/---
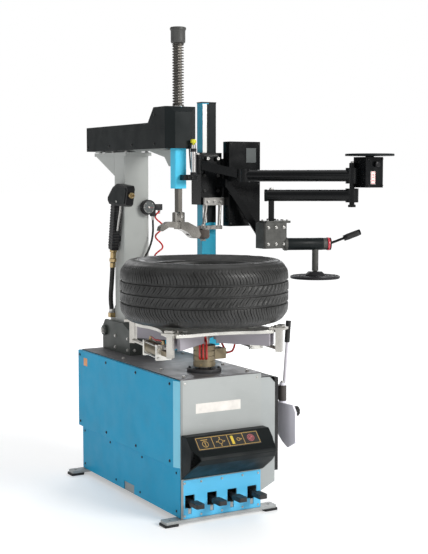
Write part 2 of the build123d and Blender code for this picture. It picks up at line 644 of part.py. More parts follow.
def lock_cylinder():
    """Bracket on the front of the guide tube and the locking cylinder that stands on it."""
    bracket = block(-6, 50, -202, SHAFT_Y - GUIDE_HALF_Y, *LOCK_BRACKET_Z)
    corners = bracket.edges().filter_by(Axis.Z).sort_by(Axis.Y)[:2]
    clamp = fillet(corners, 8)
    barrel = upright(LOCK_X, LOCK_Y, LOCK_R, LOCK_BRACKET_Z[1], 1530)
    barrel -= upright(LOCK_X, LOCK_Y, 5 + RUNNING, 1512, 1531)
    return clamp, barrel


def lock_button():
    stem = upright(LOCK_X, LOCK_Y, 5, 1518, 1538)
    knob = upright(LOCK_X, LOCK_Y, 12, 1537, 1553)
    return stem + fillet(knob.edges().group_by(Axis.Z)[-1], 5)


def tool_shaft():
    """Hexagonal shaft with a round cap above the return spring."""
    outline = RegularPolygon(HEX_FLATS / 2, 6, major_radius=False)
    shaft = Pos(0, SHAFT_Y, 1210) * extrude(outline, amount=SPRING_TOP_Z - 1205)
    cap = upright(0, SHAFT_Y, 34.5, SPRING_TOP_Z, MACHINE_TOP_Z)
    cap = chamfer(cap.edges().group_by(Axis.Z)[0], 5)
    cap = fillet(cap.edges().group_by(Axis.Z)[-1], 6)
    return shaft + cap


def return_spring():
    """Outer envelope of the compression spring between the nose and the cap."""
    y = SHAFT_Y
    return upright(0, y, 25, NOSE_TOP_Z, SPRING_TOP_Z) - upright(0, y, 20, NOSE_TOP_Z - 1, SPRING_TOP_Z + 1)


def mount_head():
    """Collar with a curved finger on the left and a duck-bill on the right."""
    y = SHAFT_Y
    collar = upright(0, y, 27, COLLAR_BOTTOM_Z, 1245)
    collar = chamfer(collar.edges().group_by(Axis.Z)[-1], 4)
    neck = upright(0, y, 20, 1172, COLLAR_BOTTOM_Z + 1)
    finger = prism_y([(0, 1204), (-58, 1204), (-92, 1184), (-98, 1166), (-84, 1164), (-54, 1180), (0, 1176)],
                     y - 16, y + 16)
    bill = prism_y([(0, 1204), (34, 1202), (84, 1178), (98, 1146), (88, 1132), (58, 1134), (30, 1160),
                    (0, 1172)], y - 24, y + 24)
    pocket = Pos(0, y, 1210) * extrude(RegularPolygon(HEX_FLATS / 2, 6, major_radius=False), amount=40)
    return collar + neck + finger + bill - pocket


# ---- assist arm ----
def assist_post():
    """Hollow foot beam bolted to the cabinet top and the tubular post at its end, with its facing strip."""
    beam = block(96, POST_X1 + 6, 236, 332, 594, 660)
    foot = block(96, 190, 226, 342, CABINET_TOP_Z, 600)
    post = block(POST_X0, POST_X1, POST_Y0, POST_Y1, 640, POST_TOP_Z)
    rail = block(POST_X0 + 2, POST_X0 + 36, POST_Y0 - 3, POST_Y0 + 1, 1180, POST_TOP_Z - 6)
    beam_hollow = block(95, POST_X1 + 1, 242, 326, 600, 655)
    post_hollow = block(POST_X0 + 5, POST_X1 - 5, POST_Y0 + 5, POST_Y1 - 5, 640, POST_TOP_Z - 5)
    return beam + foot + post + rail - beam_hollow - post_hollow


def carriage():
    """Sleeve round the post, hinge ears in front, roller bolts and a diagonal strut."""
    gap = 1.0
    sleeve = block(312, 424, 238, 330, CARRIAGE_Z0, CARRIAGE_Z1)
    sleeve -= block(POST_X0 - gap, POST_X1 + gap, POST_Y0 - 3 - gap, POST_Y1 + gap,
                    CARRIAGE_Z0 - 1, CARRIAGE_Z1 + 1)
    hx, hy = UPPER_HINGE
    ears = None
    for z in (1412, 1474):
        ear = upright(hx, hy, 24, z, z + 12) + prism_z([(hx - 22, hy + 8), (hx + 14, hy - 20), (336, 240),
                                                       (312, 262)], z, z + 12)
        ears = ear if ears is None else ears + ear
    pin = upright(hx, hy, 9, 1404, 1496)
    bolts = rod((340, 226, 1480), (340, 240, 1480), 12) + rod((396, 226, 1480), (396, 240, 1480), 12)
    strut = bar((410, 166, 1368), (562, 110, 1116), 22, 30) + block(396, 422, 154, 240, 1346, 1386)
    hanger = block(318, 424, 226, 240, CARRIAGE_Z0, 1300)
    return sleeve + ears + pin + bolts + strut + hanger


def carriage_cover():
    """Deep box to the right of the carriage, open at the back."""
    outer = block(430, 602, 180, 236, 1163, 1560)
    inner = block(434, 598, 184, 237, 1167, 1556)
    mounting = block(424, 434, 232, 262, 1300, 1480)
    return outer - inner + mounting


ROLLER_PIN = (300.0, 196.0)
ROLLER_Z0, ROLLER_Z1 = 1108.0, 1150.0


def roller_bracket():
    """Bright bracket under the carriage: back plate, two side rods and a fork for the roller."""
    x, y = ROLLER_PIN
    plate = block(318, 424, 214, 226, 1262, 1298)
    rods = rod((330, 220, 1263), (312, 214, 1160), 8) + rod((404, 220, 1263), (396, 214, 1160), 8)
    cross = block(286, 408, 204, 226, 1150, 1168)
    fork = upright(x, y, 20, 1156, 1168) + block(280, 320, y, 214, 1156, 1168)
    pin = upright(x, y, 7, ROLLER_Z0 - 8, 1160) + upright(x, y, 13, ROLLER_Z0 - 10, ROLLER_Z0 - 2)
    return plate + rods + cross + fork + pin


def bead_roller():
    x, y = ROLLER_PIN
    cone = upright(x, y, 30, ROLLER_Z0, ROLLER_Z1)
    cone = chamfer(cone.edges().group_by(Axis.Z)[0], 8)
    return cone - upright(x, y, 7 + RUNNING, ROLLER_Z0 - 1, ROLLER_Z1 + 1)


LINK_Z = 1400.0
LOWER_LINK_Z = 1310.0
LINK_R = 27.0


def upper_link():
    """Hinge barrel, sloping arm, elbow tube and end box; the tool tray is a second solid."""
    hx, hy = UPPER_HINGE
    barrel = upright(hx, hy, 20, 1424.5, 1473.5)
    slope = bar((hx + 12, hy - 5, 1449), (*ELBOW, LINK_Z + 4), 22, 40)
    elbow = upright(*ELBOW, LINK_R + 5, LINK_Z - 29, LINK_Z + 31)
    tube = rod((*ELBOW, LINK_Z), (*LOWER_HINGE, LINK_Z), LINK_R)
    end = block(875, 973, -286, -186, 1346, 1485)
    end = round_upright(end, 6)
    hinge_block = upright(*LOWER_HINGE, 30, 1364, 1436)
    pin = upright(*LOWER_HINGE, 12, 1262, 1366) + upright(*LOWER_HINGE, 18, 1256, 1268)
    knobs = upright(*LOWER_HINGE, 14, 1436, 1458) + rod((930, -288, 1452), (930, -284, 1452), 8)
    shape = barrel + slope + elbow + tube + end + hinge_block + pin + knobs
    return shape - upright(hx, hy, 9 + RUNNING, 1420, 1480)


def tool_tray():
    tray = upright(930, -238, 112, 1490, 1500) - upright(930, -238, 104, 1494, 1501)
    return tray + upright(930, -238, 20, 1485, 1491)


def lower_link():
    barrel = upright(*LOWER_HINGE, 30, LOWER_LINK_Z - 32, LOWER_LINK_Z + 32)
    dx, dy = (SWIVEL[0] - LOWER_HINGE[0], SWIVEL[1] - LOWER_HINGE[1])
    reach = 1 + 30 / math.hypot(dx, dy)
    end = (LOWER_HINGE[0] + dx * reach, LOWER_HINGE[1] + dy * reach, LOWER_LINK_Z)
    tube = rod((*LOWER_HINGE, LOWER_LINK_Z), end, LINK_R)
    swivel_rod = upright(*SWIVEL, 13.5, 1120, LOWER_LINK_Z)
    head = upright(*SWIVEL, 22, 1196, 1204)
    shape = barrel + tube + swivel_rod + head
    return shape - upright(*LOWER_HINGE, 12 + RUNNING, LOWER_LINK_Z - 40, LOWER_LINK_Z + 40)


PRESS_TUBE_Z = 1086.0


def press_block():
    """Cast head on the swivel rod with a T-plate on top and the press tube at its side."""
    x, y = SWIVEL
    cast = block(x - 62, x + 62, y - 42, y + 42, 1068, 1184)
    cast = fillet(cast.edges().filter_by(Axis.Z), 10)
    cast += block(x - 48, x + 84, y - 34, y + 34, 1183, 1194)
    tube = rod((x + 52, y - 20.8, PRESS_TUBE_Z), (*PRESS_TUBE_END, PRESS_TUBE_Z), LINK_R + 1)
    disc_rod = upright(*PRESS_DISC, 15, 962, PRESS_TUBE_Z)
    shape = cast + tube + disc_rod
    shape += upright(*PRESS_DISC, 9, 934, 964)
    return shape - upright(x, y, 13.5 + RUNNING, 1110, 1200)


def press_lever():
    """Lever on the end of the press tube: collar ring, thin rod and thick grip."""
    dx, dy = PRESS_TUBE_END[0] - SWIVEL[0], PRESS_TUBE_END[1] - SWIVEL[1]
    length = math.hypot(dx, dy)
    ux, uy = dx / length, dy / length
    x, y = PRESS_TUBE_END

    def ahead(distance, z):
        return (x + ux * distance, y + uy * distance, z)

    ring = rod(ahead(1, PRESS_TUBE_Z), ahead(19, PRESS_TUBE_Z), 30)
    stem = rod(ahead(12, PRESS_TUBE_Z), ahead(84, PRESS_TUBE_Z + 26), 6)
    grip = rod(ahead(82, PRESS_TUBE_Z + 25), ahead(160, PRESS_TUBE_Z + 54), 14)
    return ring + stem + grip


def press_disc():
    disc = upright(*PRESS_DISC, 115, 926, 938)
    disc = fillet(disc.edges().group_by(Axis.Z)[0], 5)
    dome = upright(*PRESS_DISC, 46, 937, 958)
    dome = chamfer(dome.edges().group_by(Axis.Z)[-1], 14)
    return disc + dome - upright(*PRESS_DISC, 9 + RUNNING, 933, 960)


# ---- output ----
save("foot_bars", *foot_bars())
save("foot_pads", *foot_pads())
save("cabinet_frame", cabinet_frame())
save("top_plate", top_plate())
save("side_cover", side_cover())
save("front_panel", front_panel())
save("pedal_plate", pedal_plate())
save("pedal_hood", pedal_hood())
save("pedal_shaft", pedal_shaft())
for pedal_name, pedal_x in PEDAL_XS.items():
    save(pedal_name, pedal(pedal_x))
save("gearbox", gearbox())
save("drive_motor", drive_motor())
save("gearbox_pulley", pulley(GEARBOX_PULLEY, GEARBOX_PULLEY_R, -52, 9))
save("motor_pulley", pulley(MOTOR_PULLEY, MOTOR_PULLEY_R, -32, 7))
save("drive_belt", drive_belt())
save("breaker_cylinder", breaker_cylinder())
save("breaker_rod", breaker_rod())
save("tilt_cylinder", tilt_cylinder())
save("air_inlet", air_inlet())
save("wheel_pad_bracket", wheel_pad_bracket())
save("wheel_pad", wheel_pad())
save("breaker_arm", *breaker_arm())
save("breaker_blade", breaker_blade())
save("turntable_plate", turntable_plate())
save("turntable_shaft", turntable_shaft())
save("slide_guides", *slide_guides())
save("rotary_coupling", rotary_coupling())
save("clamp_jaw_1", clamp_jaw(JAW_ANGLES[0]), clamp_barrel(0, 1))
save("clamp_jaw_2", clamp_jaw(JAW_ANGLES[1]) + clamp_rod(1, 0))
save("clamp_jaw_3", clamp_jaw(JAW_ANGLES[2]), clamp_barrel(2, 3))
save("clamp_jaw_4", clamp_jaw(JAW_ANGLES[3]) + clamp_rod(3, 2))
save("loaded_tyre", loaded_tyre())
save("column_base", *column_base())
save("column_tube", column_tube())
save("pressure_gauge", pressure_gauge())
save("column_unions", *unions().solids())
save("column_hoses", hose("gun hose", GUN_ROUTE, 11), hose("gauge hose", GAUGE_ROUTE, 5))
save("coil_hose", hose("coil hose", COIL_ROUTE, 22))
save("inflator_gun", inflator_gun())
save("arm_beam", arm_beam())
save("arm_cover", arm_cover())
save("guide_tube", guide_tube())
save("lock_cylinder", *lock_cylinder())
save("lock_button", lock_button())
save("tool_shaft", tool_shaft())
save("return_spring", return_spring())
save("mount_head", mount_head())
save("assist_post", assist_post())
save("carriage", carriage())
save("carriage_cover", carriage_cover())
save("roller_bracket", roller_bracket())
save("bead_roller", bead_roller())
save("upper_link", upper_link(), tool_tray())
save("lower_link", lower_link())
save("press_block", press_block())
save("press_lever", press_lever())
save("press_disc", press_disc())
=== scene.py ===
"""Tyre changer: finishes, detailed meshes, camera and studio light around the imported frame.

Detail meshes are drawn in millimetres in the row frame and scaled to metres when they are finished.
"""
import itertools
import json
import math

import bmesh
import bpy
from mathutils import Matrix, Vector


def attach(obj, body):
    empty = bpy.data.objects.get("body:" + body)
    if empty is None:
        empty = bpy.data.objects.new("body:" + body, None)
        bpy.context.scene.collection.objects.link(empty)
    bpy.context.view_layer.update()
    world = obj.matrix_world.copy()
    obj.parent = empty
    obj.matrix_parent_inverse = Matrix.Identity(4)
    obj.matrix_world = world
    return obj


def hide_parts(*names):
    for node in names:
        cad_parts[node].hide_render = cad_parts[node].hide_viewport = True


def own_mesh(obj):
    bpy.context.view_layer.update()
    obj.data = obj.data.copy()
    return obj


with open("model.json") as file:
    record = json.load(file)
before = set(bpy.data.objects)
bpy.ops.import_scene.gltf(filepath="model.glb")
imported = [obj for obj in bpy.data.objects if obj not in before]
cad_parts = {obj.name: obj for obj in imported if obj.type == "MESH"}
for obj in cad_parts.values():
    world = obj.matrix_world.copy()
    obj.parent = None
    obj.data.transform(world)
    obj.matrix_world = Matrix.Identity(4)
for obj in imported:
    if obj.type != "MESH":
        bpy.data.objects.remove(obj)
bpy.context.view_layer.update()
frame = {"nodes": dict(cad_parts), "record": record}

scene = bpy.context.scene

X_AXIS, Y_AXIS, Z_AXIS = Vector((1, 0, 0)), Vector((0, 1, 0)), Vector((0, 0, 1))
METRES = 0.001
TABLE_Y, SHAFT_Y = -343.0, -120.0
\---
TASK REQUIREMENTS
Start with the line that holds "clamp_jaw(JAW_ANGLES[2]), clamp_barrel(2, 3))" and finish with the line that holds "obj.data = obj.data.copy()". Transcribe each line in between exactly, and those two as well.

OUTPUT OF THE EXERCISE
save("clamp_jaw_3", clamp_jaw(JAW_ANGLES[2]), clamp_barrel(2, 3))
save("clamp_jaw_4", clamp_jaw(JAW_ANGLES[3]) + clamp_rod(3, 2))
save("loaded_tyre", loaded_tyre())
save("column_base", *column_base())
save("column_tube", column_tube())
save("pressure_gauge", pressure_gauge())
save("column_unions", *unions().solids())
save("column_hoses", hose("gun hose", GUN_ROUTE, 11), hose("gauge hose", GAUGE_ROUTE, 5))
save("coil_hose", hose("coil hose", COIL_ROUTE, 22))
save("inflator_gun", inflator_gun())
save("arm_beam", arm_beam())
save("arm_cover", arm_cover())
save("guide_tube", guide_tube())
save("lock_cylinder", *lock_cylinder())
save("lock_button", lock_button())
save("tool_shaft", tool_shaft())
save("return_spring", return_spring())
save("mount_head", mount_head())
save("assist_post", assist_post())
save("carriage", carriage())
save("carriage_cover", carriage_cover())
save("roller_bracket", roller_bracket())
save("bead_roller", bead_roller())
save("upper_link", upper_link(), tool_tray())
save("lower_link", lower_link())
save("press_block", press_block())
save("press_lever", press_lever())
save("press_disc", press_disc())
=== scene.py ===
"""Tyre changer: finishes, detailed meshes, camera and studio light around the imported frame.

Detail meshes are drawn in millimetres in the row frame and scaled to metres when they are finished.
"""
import itertools
import json
import math

import bmesh
import bpy
from mathutils import Matrix, Vector


def attach(obj, body):
    empty = bpy.data.objects.get("body:" + body)
    if empty is None:
        empty = bpy.data.objects.new("body:" + body, None)
        bpy.context.scene.collection.objects.link(empty)
    bpy.context.view_layer.update()
    world = obj.matrix_world.copy()
    obj.parent = empty
    obj.matrix_parent_inverse = Matrix.Identity(4)
    obj.matrix_world = world
    return obj


def hide_parts(*names):
    for node in names:
        cad_parts[node].hide_render = cad_parts[node].hide_viewport = True


def own_mesh(obj):
    bpy.context.view_layer.update()
    obj.data = obj.data.copy()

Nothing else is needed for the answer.